Les afghans ne sont pas du tout familier de ce genre d’histoire intime et personnelle du point de vue féminin : une femme ou jeune-femme pour avoir de la considération et être respectée se doit de devenir enceinte dans le cadre du mariage, la maternité est presque comme une obligation. Un mariage arrangé contraint une adolescente de trouver le moyen d’avorter et de faire réparer son hymen. A l'inverse, une procédure de divorce avec un mari notoirement infidèle lui permet quand même de décider du destin d'un bébé pas encore né de son ex-femme. Le film montre justement trois femmes qui voudront mettre un terme à leur grossesse, dans des situations où le poids des traditions devient impossible.

C’est aussi un des films forts de la compétition pour un Cyclo d’or.

Le procès de Viviane Amsalem, de la réalisatrice Ronit Elkabetz :

Cette année Vesoul rend hommage à l’actrice Ronit Elkabetz, disparue en 2016, devenue au fil de sa filmographie une figure du militantisme féministe israélien. Elle est passé à l’écriture et à la réalisation avec trois films, comme une trilogie qui bouscule les traditions de son pays. Le procès de Viviane Amsalem dénonce le fonctionnement d’un tribunal rabbinique. Une femme demande le divorce mais le mari refuse d'y consentir. Pendant plusieurs années d’audiences espacées de plusieurs mois, la décision est toujours reportée sans accorder ce divorce tant souhaité : la femme serait comme une "propriété" de son mari et le foyer serait à préserver à tout prix même contre son avis…

Le dispositif est simple et efficace: presque tout se passe dans le huis-clos d’un tribunal, où les deux époux (et des témoins) font face à trois dignitaires religieux qui semblent toujours donné raison au mari (même quand il refuse de venir). On en arrive à des situations ubuesques où bien que s’étant installée ailleurs depuis plusieurs mois, il est demandée à cette femme de revenir vivre chez son mari pour qu'elle change d’avis sur sa demande de divorce… A la fois férocement drôle et subtilement dénonciateur, le film est un réquisitoire contre les lois décidées par les hommes en faveur des hommes.

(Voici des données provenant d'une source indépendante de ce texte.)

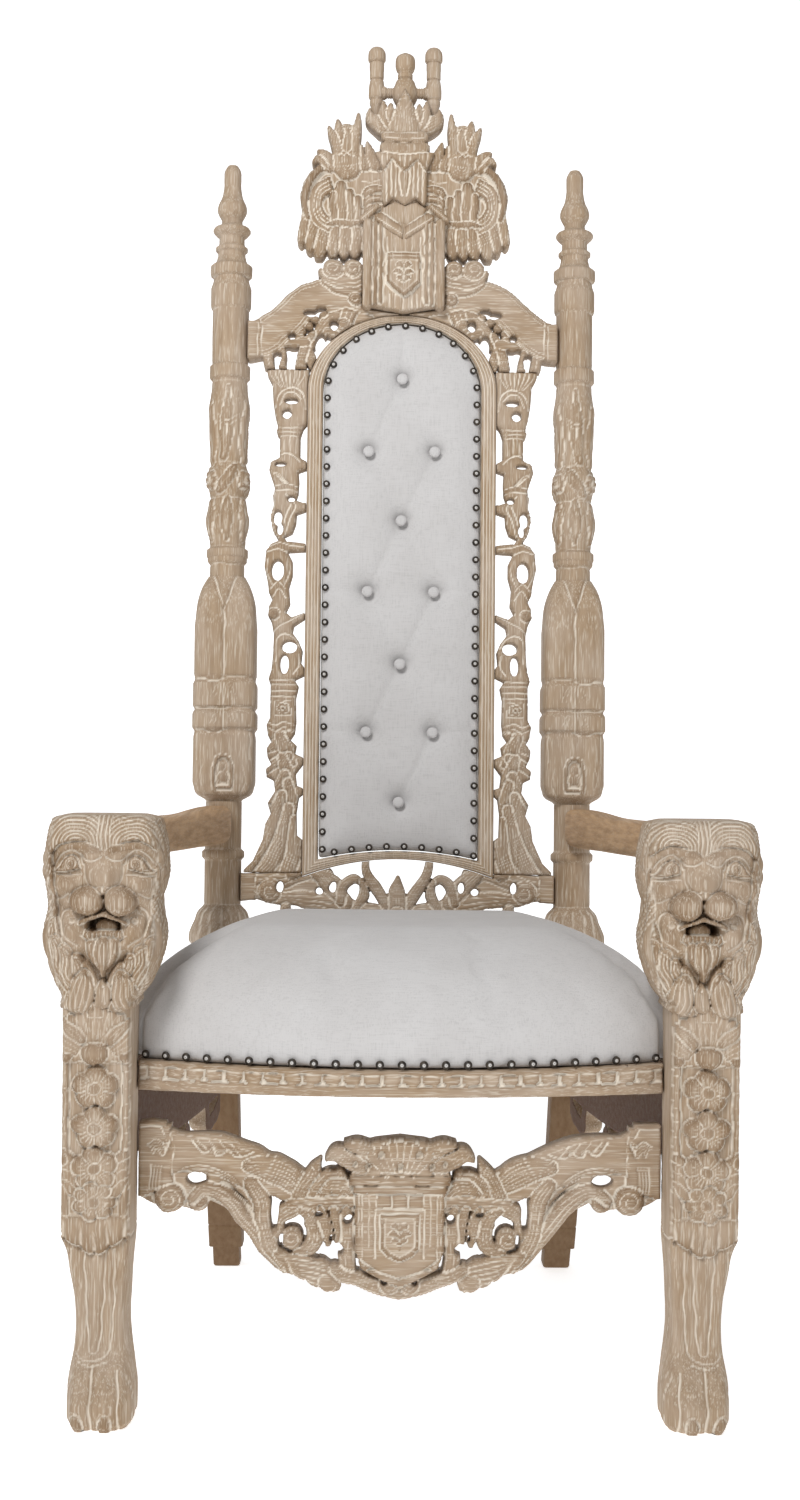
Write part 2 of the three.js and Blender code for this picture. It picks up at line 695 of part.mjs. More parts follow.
// Strokes of the right fret from the top down, [x, z, half width]
const FRET_STROKES = [
  [[166, 1298, 14], [183, 1366, 14]], // leafy capital
  [[164, 1298, 14], [152, 1366, 14]],
  [[180, 1248, 7], [182, 1280, 7], [178, 1308, 8]],
  [[148, 1248, 6], [147, 1280, 6], [152, 1308, 8]],
  [[163, 1262, 17], [162, 1212, 16], [166, 1190, 22], [164, 1154, 17]],
  [[176, 1166, 10], [184, 1120, 7], [172, 1070, 9]],
  [[155, 1166, 10], [134, 1138, 5]],
  [[155, 1140, 6], [153, 1115, 9], [169, 1070, 10]],
  [[167, 1068, 9], [133, 1084, 5]],
  [[182, 1080, 8], [187, 1045, 7], [172, 1010, 12]],
  [[160, 1080, 8], [154, 1046, 7], [170, 1010, 11]],
  [[172, 1010, 11], [178, 984, 9], [172, 956, 7]],
  [[176, 950, 8], [160, 978, 7], [131, 986, 6]],
  [[176, 966, 7], [178, 920, 7], [176, 876, 12]],
  [[171, 961, 7], [142, 930, 8], [157, 876, 11]],
  [[164, 892, 19], [164, 820, 17]],
  [[164, 828, 22], [163, 798, 19], [165, 780, 23], [161, 742, 17], [162, 721, 23], [160, 700, 19], [163, 671, 24],
    [173, 640, 29], [190, 600, 20]],
];

// Short tabs that tie the fret to the frame: [x, z, half width]
const FRET_TABS = [[150, 1215, 5], [150, 902, 5], [150, 777, 5], [150, 727, 5], [150, 628, 8]];

function fret() {
  const { front, back: rear, bottom, top } = FRET;
  const tabs = FRET_TABS.map(([x, z, w]) => block(FRAME.outer - 6, x, front + 3, rear, z - w, z + w));
  const body = join(strokes(FRET_STROKES, front, rear), tabs);
  const above = block(60, 240, front - 60, rear + 60, top, top + 80);
  const below = block(60, 240, front - 60, rear + 60, bottom - 80, bottom);
  return body.subtract(join(above, below)).subtract(frameClearance).subtract(postClearanceUpright);
}

addPair(backInner, 'fret', fret(), limedWood);

// Strokes of the right half of the lower rail
const LOWER_STROKES = [
  [[240, 594, 15], [192, 597, 17], [161, 608, 16], [129, 620, 16], [106, 612, 13]],
  [[186, 586, 15], [160, 574, 9], [120, 574, 14], [89, 568, 16], [51, 561, 12], [-6, 557, 11]],
  [[112, 614, 12], [72, 572, 14]],
  [[83, 577, 9], [66, 604, 7], [48, 598, 6]],
  [[14, 564, 10], [40, 606, 7], [48, 640, 6]],
];

function lowerRail() {
  const { front, back: rear } = LOWER_RAIL;
  const half = join(
    strokes(LOWER_STROKES, front, rear),
    disc(183, 588, 17, front - 4, rear, 8),
    disc(161, 561, 7, front, rear, 6),
    disc(0, 585, 16, front, rear, 6),
  );
  const above = block(-260, 260, front - 60, rear + 60, FRET.bottom - GAP, FRET.bottom + 60);
  const reach = FRAME.outer - 6;
  const middle = block(-reach, reach, front - 60, rear + 60, FRET.bottom - 8, FRET.bottom + 60);
  return bothSides(half).subtract(above.subtract(middle)).subtract(join(frameClearance, postClearanceUpright));
}

add(backInner, 'lower_back_rail', lowerRail(), limedWood);

// ---- Crest rail and crest --------------------------------------------------------------------------------

// The crest's city shield: a tall box with a shallow point at its foot.
const BOX = { half: 60, foot: 1440, point: 1431, head: 1558 };
const CREST_SEAT = 1512; // the mantlings stand on the rail's volutes here

function boxOutline(margin = 0) {
  const half = BOX.half + margin;
  return outline([[-half, BOX.head + margin], [-half, BOX.foot - margin], [0, BOX.point - margin],
    [half, BOX.foot - margin], [half, BOX.head + margin]]);
}

function crestRail() {
  const { front, back: rear } = CREST_RAIL;
  const shoulder = [[240, 1390, 29], [213, 1392, 29], [191, 1404, 27], [158, 1433, 26], [121, 1464, 27],
    [88, 1466, 24], [50, 1452, 22], [-6, 1444, 20]];
  const brackets = [
    [[146, 1344, 11], [120, 1410, 11], [100, 1430, 9]],
    [[173, 1344, 6], [182, 1396, 6]],
    [[192, 1344, 8], [199, 1380, 8]],
    [[140, 1386, 9], [184, 1386, 6]],
    [[84, 1460, 13], [78, 1438, 13], [90, 1412, 10]],
  ];
  const half = join(
    plate(stroke(shoulder), front, rear),
    strokes(brackets, front + 7, rear - 4),
    block(208, 240, front - 2, rear + 1, 1364, 1418),
    disc(103, 1495, 16, front - 8, rear, 7),
    disc(76, 1494, 14, front - 8, rear, 7),
    plate(stroke([[104, 1482, 12], [50, 1508, 18]]), front, rear),
  );
  const above = block(-260, 260, front - 60, rear + 60, CREST_SEAT, CREST_SEAT + 60);
  const below = block(-260, 260, front - 60, rear + 60, FRET.top - 60, FRET.top + GAP);
  const notch = plate(boxOutline(GAP), front - 60, rear + 60);
  const betweenPosts = block(-POST.centre + 14, POST.centre - 14, front - 60, rear + 60, FRET.top - 60, 1520);
  return bothSides(half).intersect(betweenPosts)
    .subtract(join(above, below))
    .subtract(notch)
    .subtract(frameClearance)
    .subtract(postClearanceUpright);
}

// Mantling: a lion-maned roundel with a scalloped lower edge and curling locks.
function mantling() {
  const { front, back: rear } = CREST;
  const centre = [92, 1582];
  const body = outline([[30, 1654], [96, 1653], [130, 1646], [150, 1622], [154, 1596], [149, 1542], [136, 1529],
    [126, 1506], [110, 1522], [92, 1506], [80, 1522], [70, 1500], [30, 1500]]);
  const rim = [[34, 1643, 8], [96, 1644, 9], [134, 1630, 9], [144, 1600, 8], [140, 1566, 5]];
  const parts = [plate(body, front, rear - 4), plate(stroke(rim), front - 9, rear - 10)];
  for (let i = 0; i < 2; i += 1) { // locks combed outwards and down
    const angle = Math.PI * (0.04 - i * 0.28);
    const at = (r, turn) => [centre[0] - 26 + r * Math.cos(angle + turn), centre[1] + 14 + r * Math.sin(angle + turn)];
    parts.push(plate(stroke([[...at(8, 0), 6], [...at(38, 0.18), 9], [...at(66, -0.05), 5]]), front - 7, rear - 10));
  }
  const plumes = [
    [[70, 1640, 16], [90, 1672, 15], [104, 1702, 6]],
    [[60, 1650, 16], [70, 1690, 16], [66, 1727, 4]],
    [[98, 1646, 10], [126, 1674, 5]],
  ];
  parts.push(strokes(plumes, front - 4, rear - 8, [1]));
  return join(parts).subtract(block(0, 260, front - 60, rear + 60, CREST_SEAT - 60, CREST_SEAT + GAP));
}

function crestMiddle() {
  const { front, back: rear } = CREST;
  const face = front - 12;
  const parts = [plate(boxOutline(), face, rear)];
  [-1, 1].forEach((side) => {
    parts.push(block(side * 43 - 7, side * 43 + 7, face - 5, face + 5, 1450, 1530)); // upright bars
    parts.push(plate(stroke([[side * 58, 1553, 5], [0, 1524, 5]]), face - 6, face + 5));
    parts.push(block(side * 46 - 18, side * 46 + 18, face + 4, rear - 6, 1556, 1590));
  });
  const inner = outline([[-25, 1514], [-25, 1474], [-16, 1460], [0, 1451], [16, 1460], [25, 1474], [25, 1514]]);
  parts.push(plate(inner, face - 9, face + 5));
  parts.push(block(-28, 28, face + 4, rear - 6, 1556, 1590));
  return parts;
}

// A member with scalloped flutes, such as the helm's skirt and the crown's band.
function fluted(x, y, levels, flutes) {
  const count = flutes * 2;
  return skin(levels.map(([z, radius]) => {
    const points = [];
    for (let k = 0; k < count; k += 1) {
      const angle = (k / count) * Math.PI * 2;
      const r = radius * (k % 2 === 0 ? 1 : 0.86);
      points.push(new THREE.Vector3(x + r * Math.cos(angle), y + 0.62 * r * Math.sin(angle), z));
    }
    return points;
  }));
}

function helmAndProngs() {
  const y = (CREST.front + CREST.back) / 2;
  const parts = [
    fluted(0, y, [[1586, 28], [1636, 36], [1643, 41], [1667, 41]], 5),
    fluted(0, y, [[1664, 24], [1706, 27]], 5),
    turned([[9, 1694], [9, 1744], [18, 1765], [10, 1788], [14, 1811], [6, 1825]], 0, y, 0, 6),
  ];
  [-1, 0, 1].forEach((i) => {
    const leaf = [[i * 14, 1698, 11], [i * 28, 1724, 13], [i * 44, 1757 - Math.abs(i) * 20, 4]];
    parts.push(plate(stroke(leaf), y - 17 + Math.abs(i) * 2, y + 14));
  });
  [-1, 1].forEach((side) => {
    const x = side * 42;
    parts.push(turned([[7, 1716], [10, 1754], [9, 1790], [13, 1820], [5, 1834]], x, y, 0, 5));
    parts.push(block(Math.min(0, x), Math.max(0, x), y - 8, y + 8, 1756, 1772)); // cross bar
  });
  return parts;
}

const crest = join(bothSides(mantling()), crestMiddle(), helmAndProngs());
const railBody = crestRail();

add(backInner, 'crest_rail', railBody, limedWood);
add(backInner, 'crest', crest, limedWood);

export default throne;
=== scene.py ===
"""A tall carved throne of limed wood: lion-headed front legs, turned rear posts, an arched and tufted back in a
pierced frame, a crowned crest and a domed linen seat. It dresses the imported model; +Z is up, the sitter faces -Y."""

import math

import bpy
import numpy as np
from mathutils import Matrix, Vector


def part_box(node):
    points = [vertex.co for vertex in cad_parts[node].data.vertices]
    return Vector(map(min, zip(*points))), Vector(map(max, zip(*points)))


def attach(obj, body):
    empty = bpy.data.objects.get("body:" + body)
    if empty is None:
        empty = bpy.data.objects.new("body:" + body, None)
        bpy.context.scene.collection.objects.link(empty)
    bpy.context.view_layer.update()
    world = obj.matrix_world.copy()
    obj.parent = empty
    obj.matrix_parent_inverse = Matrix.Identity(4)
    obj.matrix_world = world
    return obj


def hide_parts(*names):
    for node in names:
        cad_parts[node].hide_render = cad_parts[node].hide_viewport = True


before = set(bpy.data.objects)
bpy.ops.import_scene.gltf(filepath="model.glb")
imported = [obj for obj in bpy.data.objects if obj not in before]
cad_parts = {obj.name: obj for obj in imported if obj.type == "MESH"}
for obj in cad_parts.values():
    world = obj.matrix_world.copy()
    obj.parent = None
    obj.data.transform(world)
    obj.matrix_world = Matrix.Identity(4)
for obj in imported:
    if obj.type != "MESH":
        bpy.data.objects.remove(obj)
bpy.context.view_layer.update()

bl_info = {
    "name": "Carved throne",
    "version": (1, 0, 0),
    "blender": (4, 5, 0),
    "location": "View3D > Sidebar > Throne",
    "description": "Builds a carved throne round its packed solids",
    "category": "Add Mesh",
}

MM = 0.001
TAU = 2 * math.pi


def span(node):
    """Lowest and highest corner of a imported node, in millimetres."""
    low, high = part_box(node)
    return np.array(low) / MM, np.array(high) / MM


# ---- Where things are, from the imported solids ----

LEG_LOW, LEG_HIGH = span("front_leg_right")
POST_LOW, POST_HIGH = span("rear_post_right")
RAIL_HIGH = span("seat_rail_front")[1]
APRON_HIGH = span("front_apron")[1]
LEG_X = 358.5  # middle of a front leg's shaft
HEAD_X = (LEG_LOW[0] + LEG_HIGH[0]) / 2
POST_X = (POST_LOW[0] + POST_HIGH[0]) / 2
POST_Y = 168.0  # axis of the posts at the shoulder
SHOULDER = 450.0
LEAN = math.radians(3)


def reclined(points):
    """Points of the upright back, turned by the lean about the posts' axis at the shoulder."""
    y, z = points[..., 1] - POST_Y, points[..., 2] - SHOULDER
    out = points.copy()
    out[..., 1] = POST_Y + y * math.cos(LEAN) + z * math.sin(LEAN)
    out[..., 2] = SHOULDER - y * math.sin(LEAN) + z * math.cos(LEAN)
    return out


# ---- Settings ----


def colour(name, text, value):
    """A colour property, given as sRGB from 0 to 255 and kept linear."""
    c = np.array(value) / 255.0
    lin = np.where(c <= 0.04045, c / 12.92, ((c + 0.055) / 1.055) ** 2.4)
    return bpy.props.FloatVectorProperty(
        name=name, description=text, subtype="COLOR", size=3, min=0, max=1, default=[float(v) for v in lin])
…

Le Héros (Nayak), du réalisateur Satyajit Ray :

Le FICA de Vesoul est l'endroit où il est possible de (re)découvrir sur un grand écran de cinéma des films de patrimoine méconnus ou pour certains jamais distribués : par exemple cette année Conte des chrysanthèmes tardifs du japonais Mizoguchi Kenji (1939), Pirosmani du géorgien Gueorgui Chenguela (1969), ou Le Héros de l'indien Satyajit Ray (1966).

L'influence de l'immense Satyajit Ray (qui en plus de la mise en scène était souvent scénariste, cadreur, et compositeur de musique) va jusqu'à inciter Wes Anderson à lui rendre hommage à travers A bord du Darjeeling Limited avec trois frères en voyage dans un train en Inde... Le Héros raconte justement le voyage d'une star de cinéma en train, en direction Delhi, où il doit recevoir un prix pour sa carrière alors que son nouveau film ne démarre pas avec un succès aussi haut que ses précédents, et qu'en plus des journaux racontent qu'il a été mêlé à une bagarre... En apparence le héros du film est justement cet acteur - héros de cinéma, mais le film raconte ses différentes interactions avec les autres voyageurs des compartiments voisins.

En général le comportement des hommes n'est pas glorieux, tandis que justement celui des femmes est plutôt positivement mis en lumière. Un voyageur, publicitaire de son métier, compte sur les charmes de son épouse pour séduire un entrepreneur et signer un contrat… Le premier personnage féminin est celui d'une jeune femme qui rédige un magazine féministe sérieux qui ne s'intéresse guère aux rumeurs. Elle ne se laisse pas éblouir par cet acteur populaire, et même elle va l'aider à se confier sur ses angoisses intimes liées à son statut de célébrité. Durant ce voyage en train le grand acteur va être dérouté puis séduit par les convictions modernistes de cette jeune femme pas comme les autres. Il s'agit de l'actrice indienne Sharmila Tagore, qui fût membre du jury du Festival de Cannes en 2009.